Quanto ao mais, não vou explicar o que escrevi. É quase tão mau como explicar uma anedota. Mas sobretudo porque das nossas duas insónias saiu uma proximidade grande, inclusivamente na consciência dos diferentes caminhos.
Síntese, por isso - como ambos dissemos -, cada um faz a sua, ainda que sempre em diálogo com os outros. Como dissemos que essa síntese que, consciente ou inconscientemente, inevitavelmente nos ajuda a compreender a realidade, não deve nunca pôr-se no lugar da própria realidade, porque só essa nos faz interiormente vibrar. E certamente que, na sua insónia, a releitura de alguns textos da Ilíada o fez interiormente vibrar. Como a mim.
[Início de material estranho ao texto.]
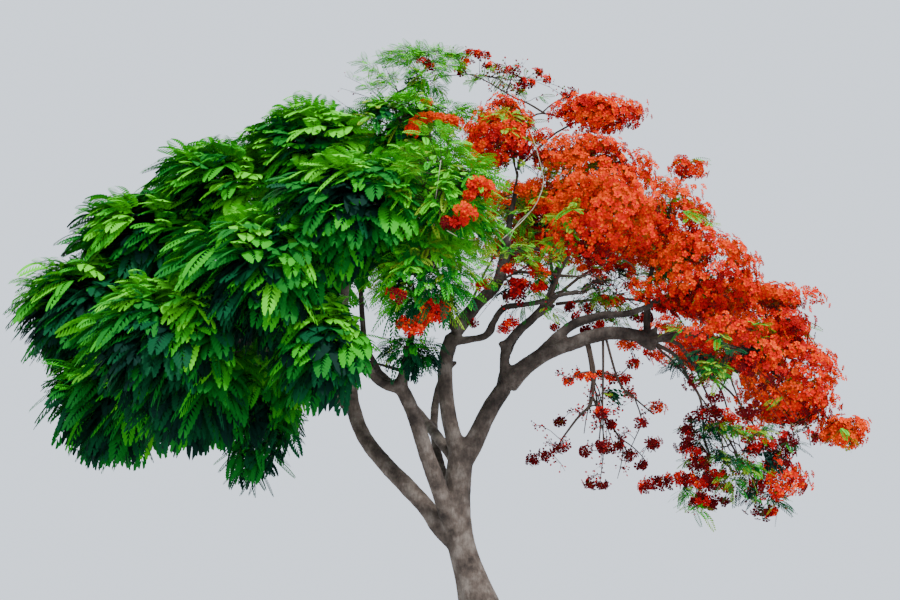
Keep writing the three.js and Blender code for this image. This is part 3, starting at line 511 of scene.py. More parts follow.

O mais extraordinário que fica, de facto, é o poder imenso destes textos revolvendo imediatamente o interior de nós dois, que, afinal, se mostra o mesmo.
Manuel, deixo-lhe aqui um desafio. Conte-nos a sua versão do episódio da escrava Briseida.
Sofia,
Para já, e se tiver lido o meu post titulado "De Homero a Campolide", verificará que, quase no fim, ao descrever a "indignidade" de Agamémnon, digo que ele rouba a escrava a Ulisses em vez de Aquiles, como é. É um erro que não alterei propositadamente. Saiu assim, e deixei ficar como exemplo da escrita automática da "net".
Salvo esta "versão", em que troquei velozmente o glorioso Aquiles pelo sábio Ulisses, reescrevendo com rude atrevimento a "Ilíada", só me falta mesmo pegar fogo à biblioteca de Alexandria!